# INSTRUCTION:
What lines of the data include the string "scene"? Copy them all.

╭──

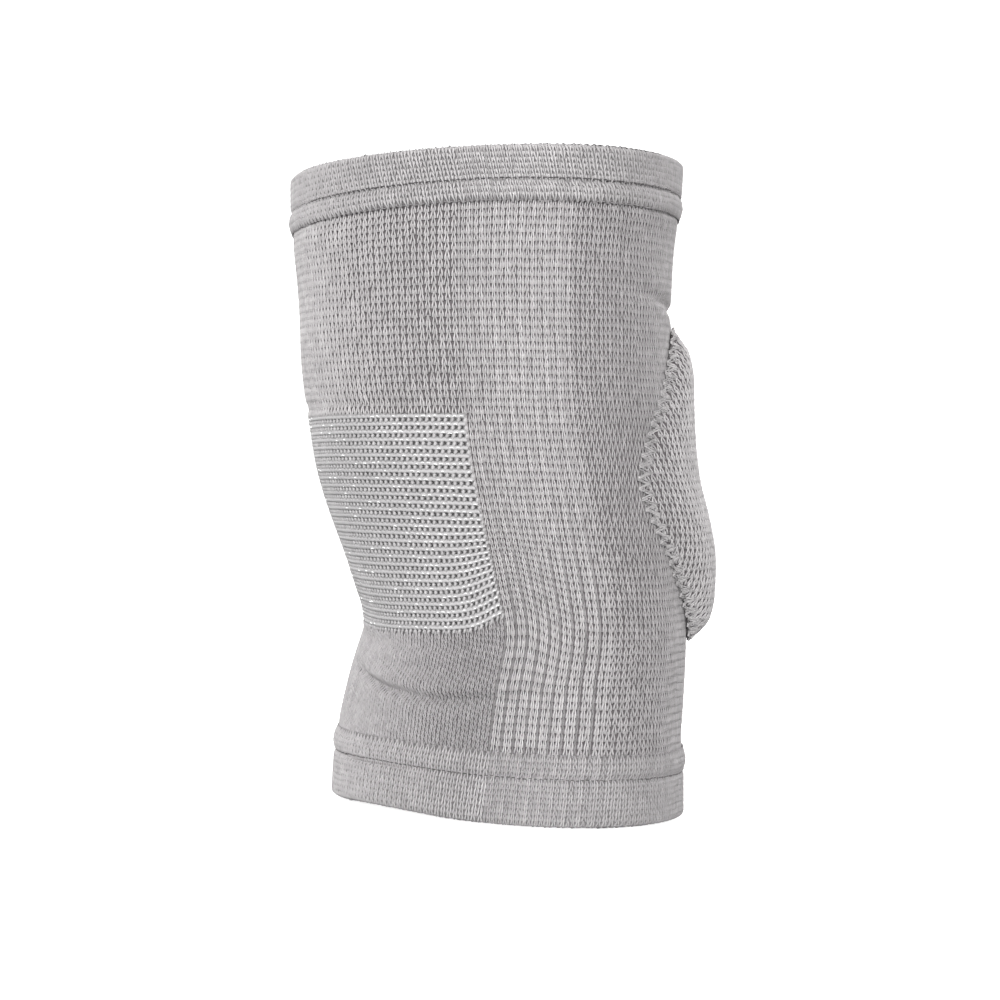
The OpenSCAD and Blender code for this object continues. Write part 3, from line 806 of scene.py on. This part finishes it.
def blow_up(piece, sewn, force, most):
    """Fill a closed cover with a little air: cloth with pressure and no gravity for 20 steps,
    held at its sewn edge and its back, and no point moved by more than so many mm."""
    start = np.empty(len(piece.data.vertices) * 3)
    piece.data.vertices.foreach_get("co", start)
    start = start.reshape(-1, 3)
    piece.vertex_groups.new(name="sewn").add([int(k) for k in sewn], 1.0, "REPLACE")
    air = piece.modifiers.new("air", "CLOTH")
    air.settings.quality = 6
    air.settings.mass = 0.2
    air.settings.tension_stiffness = 20
    air.settings.compression_stiffness = 20
    air.settings.bending_stiffness = 2
    air.settings.use_pressure = True
    air.settings.uniform_pressure_force = force
    air.settings.effector_weights.gravity = 0
    air.settings.vertex_group_mass = "sewn"
    air.point_cache.frame_start, air.point_cache.frame_end = 1, 20
    for step in range(1, 21):
        bpy.context.scene.frame_set(step)
    solved = piece.evaluated_get(bpy.context.evaluated_depsgraph_get())
    end = np.empty(len(start) * 3)
    solved.data.vertices.foreach_get("co", end)
    move = end.reshape(-1, 3) - start
    length = np.linalg.norm(move, axis=1, keepdims=True) * 1000
    move *= np.minimum(length, most) / np.maximum(length, 1e-9)
    piece.modifiers.remove(air)
    piece.vertex_groups.clear()
    bpy.context.scene.frame_set(1)
    piece.data.vertices.foreach_set("co", (start + move).ravel())
    piece.data.update()
    return start + move


start_share = 0.9
across, along = 41, 81


def cover_height(u, t):
    """The cover before the air goes in: its edge, plus a share of its rise over that edge."""
    return cap_edge + (cap_rise(u, t) - cap_edge) * start_share


cloth, faces, edge = pad_grid(1.0, 0.25, cover_height, across, along)
cap_points = on_sleeve(cloth)
cap_pad = make_piece("cap_pad", cap_points, [faces], [cap_ground_painted_shade], tone=np.ones(len(cloth)))
held = np.concatenate([np.nonzero(edge.ravel())[0], np.arange(across * along, len(cloth))])
cap_points = blow_up(cap_pad, held, 4.0, 6.0)
cap_surface = cap_points[:across * along].reshape(across, along, 3)
smooth_cover = cap_pad.modifiers.new("smooth_cover", "SUBSURF")
smooth_cover.levels = smooth_cover.render_levels = 1


def on_cap(cloth):
    """A point of flat cloth (mm from the elbow line, mm up, mm out) put on the cap's cover, or on
    the sleeve beyond its edge: a cubic through the cover's grid, pushed out along its normal."""
    x, y, out = np.moveaxis(np.asarray(cloth, float), -1, 0)
    t = np.clip((y - cap_mid) / cap_half, -1, 1)
    u = x / cap_half_width(t)
    places = []
    for share, size in ((np.clip(u, -1, 1), across), (t, along)):
        spot = (share + 1) / 2 * (size - 1)
        base = np.clip(spot.astype(int), 1, size - 3)
        f = spot - base
        weights = np.stack([-f * (f - 1) * (f - 2) / 6, (f + 1) * (f - 1) * (f - 2) / 2,
                            -(f + 1) * f * (f - 2) / 2, (f + 1) * f * (f - 1) / 6], -1)
        slope = np.stack([-(3 * f * f - 6 * f + 2) / 6, (3 * f * f - 4 * f - 1) / 2,
                          -(3 * f * f - 2 * f - 2) / 2, (3 * f * f - 1) / 6], -1)
        places.append((base, weights, slope))
    (i, wi, si), (j, wj, sj) = places
    reach = np.arange(-1, 3)
    near = cap_surface[i[..., None, None] + reach[:, None], j[..., None, None] + reach]
    point = np.einsum("...a,...b,...abc->...c", wi, wj, near)
    along_u = np.einsum("...a,...b,...abc->...c", si, wj, near)
    along_t = np.einsum("...a,...b,...abc->...c", wi, sj, near)
    normal = np.cross(along_u, along_t)
    normal /= np.maximum(np.linalg.norm(normal, axis=-1, keepdims=True), 1e-12)
    covered = point + normal * out[..., None] / 1000
    bare = on_sleeve(np.stack([half_round + x, y, out + cap_edge], -1))
    return np.where((abs(u) < 1)[..., None], covered, bare)


cap_wale, cap_course = 1.95, 2.12
fan = 0.0078
cap_margin = 0.4
wale_count = int(2 * cap_half_width(0) / cap_wale)
row_count = int(2 * cap_half / cap_course)
middle = (np.arange(wale_count) - (wale_count - 1) / 2) * cap_wale
level = cap_low + (np.arange(row_count) + 0.5) * cap_course
x, y = np.meshgrid(middle, level, indexing="ij")
inside = abs(x * (1 + fan * (y - cap_mid))) < cap_half_width((y - cap_mid) / cap_half) - cap_margin
x, y = x[inside], y[inside]
field = [x, y, np.full(len(x), cap_wale), cap_course, np.full(len(x), COVER)]
paths, wide, tall, tone = stitch_legs(field, lift=0.18)
paths[..., 0] *= 1 + fan * (paths[..., 1] - cap_mid)
bend_with_elbow(knit_piece("cap_cover_knit", [(paths, wide, tall * 0.9, tone, 0)], [cap_yarn], put=on_cap),
                "cap_knit")
bend_with_elbow(cap_pad, "cap_knit", "cap_cover")
under_cover = 1.3
for name, node, share, floor, high, material, slot in (
        ("cap_foam", "cap_foam_core", 0.86, 1.5, 0.80, firm_foam, "foam"),
        ("cap_soft_foam", "cap_comfort_foam", 0.84, 0.9, 0.12, soft_foam, "comfort_foam"),
        ("cap_back", "cap_lining", 0.92, 0.3, 0.04, cap_lining_cloth, "lining")):
    cloth, faces, _ = pad_grid(
        share, floor,
        lambda u, t: np.clip(cap_rise(u, t) * high, floor, cap_rise(u, t) - under_cover), 25, 49)
    layer = make_piece(name, on_sleeve(cloth), [faces], [material], tone=np.ones(len(cloth)))
    bend_with_elbow(layer, slot, node)

# The cap's seam: a zigzag of soft light thread all round its outline, half on the cap and half
# on the sleeve, with the thread's loose fibres standing off it.
seam_thread = cloth_material("seam_thread", (0.40, 0.388, 0.39), 0.85, 0.06, 0.25, 0.08)
zigzags = 30
swing = 2.5
sides = []
for side in (-1, 1):
    t = np.linspace(-0.995, 0.995, zigzags * 2 + 1)
    corner = np.empty((len(t), 2))
    corner[:, 0] = side * (cap_half_width(t) - 0.2 + swing * np.where(np.arange(len(t)) % 2, 1, -0.9))
    corner[:, 1] = cap_mid + cap_half * t + rng.normal(0, 0.12, len(t))
    for strand in (-1, 0, 1):
        share = np.linspace(0, 1, 6)[None, :, None]
        path = np.empty((len(t) - 1, 6, 3))
        path[..., :2] = corner[:-1, None] * (1 - share) + corner[1:, None] * share
        path[..., 1] += 0.36 * strand + rng.normal(0, 0.12, (len(t) - 1, 1))
        path[..., 2] = 0.40 + np.array([-0.25, 0.05, 0.14, 0.14, 0.05, -0.25]) + 0.05 * strand
        sides.append(path)
legs = np.concatenate(sides)
hairs = 2200
seed = legs[rng.integers(0, len(legs), hairs), rng.integers(1, 5, hairs)]
drift = np.column_stack([rng.normal(0, 0.9, hairs), rng.normal(0, 0.7, hairs), rng.uniform(0, 0.3, hairs)])
fibres = seed[:, None] + drift[:, None] * np.linspace(0, 1, 4)[:, None]
fibres[:, 1:3] += rng.normal(0, 0.14, (hairs, 2, 3))
seam = knit_piece("cap_seam", [
    (legs, np.full(legs.shape[:2], 0.42), np.full(legs.shape[:2], 0.4), rng.normal(1, 0.06, len(legs)), 0),
    (fibres, np.full((hairs, 4), 0.13), np.full((hairs, 4), 0.11), rng.normal(1.08, 0.1, hairs), 0)],
    [seam_thread], put=on_cap)
bend_with_elbow(seam, "thread", "cap_zigzag_seam")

╰──

# OUTPUT FOR THIS TASK:
The OpenSCAD and Blender code for this object continues. Write part 3, from line 806 of scene.py on. This part finishes it.
        bpy.context.scene.frame_set(step)
    bpy.context.scene.frame_set(1)